Für die meisten Tschechen gilt Beachvolleyball aber weiterhin eher als Freizeitsport. Dabei haben Perušič und Schweiner schon vor ihrem WM-Titel oben mitgemischt. 2022 wurden sie in München Vize-Europameister, und bei der Pro-Tour, die im selben Jahr gestartet wurde, standen sie schon mehrfach ganz oben auf dem Treppchen.

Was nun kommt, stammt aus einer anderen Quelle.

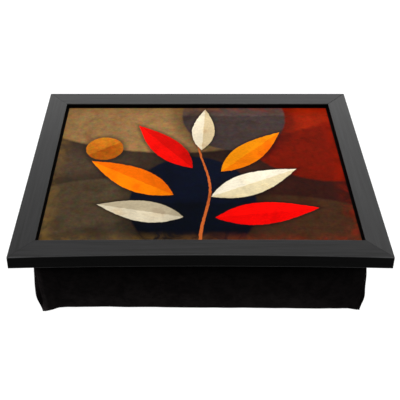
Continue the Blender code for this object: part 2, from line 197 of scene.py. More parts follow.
# The cloth that swells. It is held at the frame, at the base and, nearly as firmly, at the seams, and less
# and less within a reach of them
CLOTH_SETTINGS = {
    "quality": 6,
    "mass": 0.25,
    "tension_stiffness": 12,
    "compression_stiffness": 12,
    "shear_stiffness": 4,
    "bending_stiffness": 0.35,
    "use_pressure": True,
    "uniform_pressure_force": 4,
    "shrink_min": -0.02,
}
HOLD_REACH = 9 * MM
SEAM_HOLD_SHARE = 0.97
SWELL_LIMIT = 4 * MM
SWELL_FRAMES = 20
RIPPLE_SMOOTHING = 3

# Painted shade and light on the nap. A depth is a share of the height below the frame, from 0 at the frame
# to 1 at the base. The levels say how many times as bright the nap is painted close under the frame, in
# painted shade, and further down, and the last two how much painted light is added at the base, and with
# which power of the depth
NAP_LEVELS = (0.03, 0.33)
NAP_DEPTHS = (0.05, 0.4)
NAP_AT_BASE = 1.15
NAP_BASE_POWER = 3.0
# How strongly the skin and the seams take that painted shade and light; the seams' larger share is a painted
# highlight along them
SKIN_PAINTED_LIGHT, SEAM_PAINTED_HIGHLIGHT = 1.0, 1.7
# The two ends beside the corner seams are painted this many times as bright, mostly a painted shade, near
# the frame and near the base, with the depths where that changes. It fades out between two distances from
# a corner. An end of the cushion starts between two distances outside the corner's upright line
END_SHADES = {"left": (1.3, 0.28), "right": (0.5, 0.28)}
END_SHADE_DEPTHS = (0.55, 0.75)
END_SHADE_REACH = (10 * MM, 40 * MM)
END_FROM = (0.3 * MM, 1.5 * MM)
# The front gets a painted highlight beside the left seam, lighter by this share there. The band begins
# between two places outside the corner's upright line, which are below zero because they lie inside it
FRONT_BAND = 1.2
FRONT_BAND_REACH = (-7 * MM, -1 * MM)
# Low down, between two depths, the front is painted darker by these shares towards its ends, a painted
# shade, between two distances from the middle
FRONT_FALLS = {"left": 0.35, "right": 0.5}
FRONT_FALL_REACH = {"left": (150 * MM, 180 * MM), "right": (120 * MM, 200 * MM)}
FRONT_FALL_DEPTHS = (0.4, 0.8)
# What lies this close behind the front's upright line is the front, and the left half's shades go over
# into the right half's this close to the middle
FRONT_REACH = 10 * MM
HALVES_REACH = 10 * MM
# A painted contact shadow at the foot: it is down to this many times as bright, up to this height
FOOT_SHADE = 0.4
FOOT_HEIGHT = 3.5 * MM

# Camera, fitted to the corners of the frame in the photograph. It looks straight along Y, and the
# photograph is a crop, so the point that it aims at is not the middle of the picture. Picture places are
# in pixels from the top left
CAMERA_PLACE = (-15.1 * MM, -717.5 * MM, 686.6 * MM)
CAMERA_TILT = math.radians(49.3)
IMAGE_SIDE = 400
IMAGE_AIM = (187.3, 191.35)
FOCAL_PIXELS = 695.4
SENSOR_WIDTH = 36

# Light. The world's light goes from the walls' to the ceiling's between two heights of its direction
WALL_AND_CEILING = (0.03, 0.52)
CEILING_FROM = (0.3, 0.85)
FLOOR_SIDE = 14
FLOOR_DROP = 0.3 * MM
FLOOR_GREY = 0.3
FLOOR_GLOW = 0.84
# Softboxes: place, the height over the tray's foot that each is aimed at, width and height, power in
# watts, and whether the foil mirrors it
LAMPS = {
    "back_softbox": ((0.1, 3.4, 1.1), 0.1, (6.0, 1.6), 71, True),
    "top_softbox": ((0.0, 0.0, 3.0), 0.1, (3.0, 3.0), 4, True),
    "front_softbox": ((0.0, -2.2, 2.4), 0.1, (2.4, 1.0), 73, True),
    "left_softbox": ((-2.6, 0.0, 0.5), 0.06, (1.6, 0.8), 24, False),
    "right_softbox": ((2.6, 0.0, 0.5), 0.06, (1.6, 0.8), 24, False),
}


def srgb(code):
    """The linear colour of a hexadecimal screen colour, with full opacity."""
    levels = [int(code[i:i + 2], 16) / 255 for i in (0, 2, 4)]
    return (*[v / 12.92 if v <= 0.04045 else ((v + 0.055) / 1.055) ** 2.4 for v in levels], 1)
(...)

Bereits seit 2016 spielen die beiden zusammen – damit bilden sie eines der beständigsten Beachvolleyballpaare in der Weltserie. Und sie haben seitdem auch den Italiener Andrea Tomatis als Trainer an ihrer Seite. Acht Jahre gemeinsam zu sein, ist laut David Schweiner in ihrem Sport relativ selten:

„Im Beachvolleyball wechseln die Paare in den großen Ländern meist nach ein bis zwei Jahren. Dort gibt es mehr Spieler, sodass Auswahl besteht. Bei uns war dies bisher schwieriger. Mittlerweile hat sich aber etwas geändert, weil Nachwuchs nachgekommen ist. Damit werden die Auswahlmöglichkeiten größer. Acht Jahre sind eine lange Zeit. Wir sind jedoch gute Freunde. Dass wir es so lange Zeit miteinander ausgehalten haben, und auch unser Trainer, ist schon sehr speziell.“

Ondřej Perušič und David Schweiner | Foto: Karolína Němcová,  Tschechischer Rundfunk

Das liegt vielleicht auch an dem Humor, den beide pflegen. Gerne ziehen sie ihre sportlichen Leistungen und Eigenheiten selbst durch den Kakao. Das lockert die Atmosphäre auf.

Mittlerweile ist Schweiner 29 Jahre alt und Perušič 30. Premier Fiala stellte beide Sportler auch deswegen als Vorbilder heraus, weil sie neben ihrer sportlichen Karriere jeweils studieren. David Schweiner ist angehender Ökonom, und Ondřej Perušič steht kurz vor dem juristischen Staatsexamen an der Prager Karlsuniversität.

Doch in Paris träumen sie erst einmal davon, einem ihrer Großväter nachzueifern: Boris Perušič gewann 1964 mit der tschechoslowakischen Volleyballnationalmannschaft Silber bei den Spielen in Tokio. Warum aber unter dem Eiffelturm nicht noch einen Tick höher denken, also an Gold?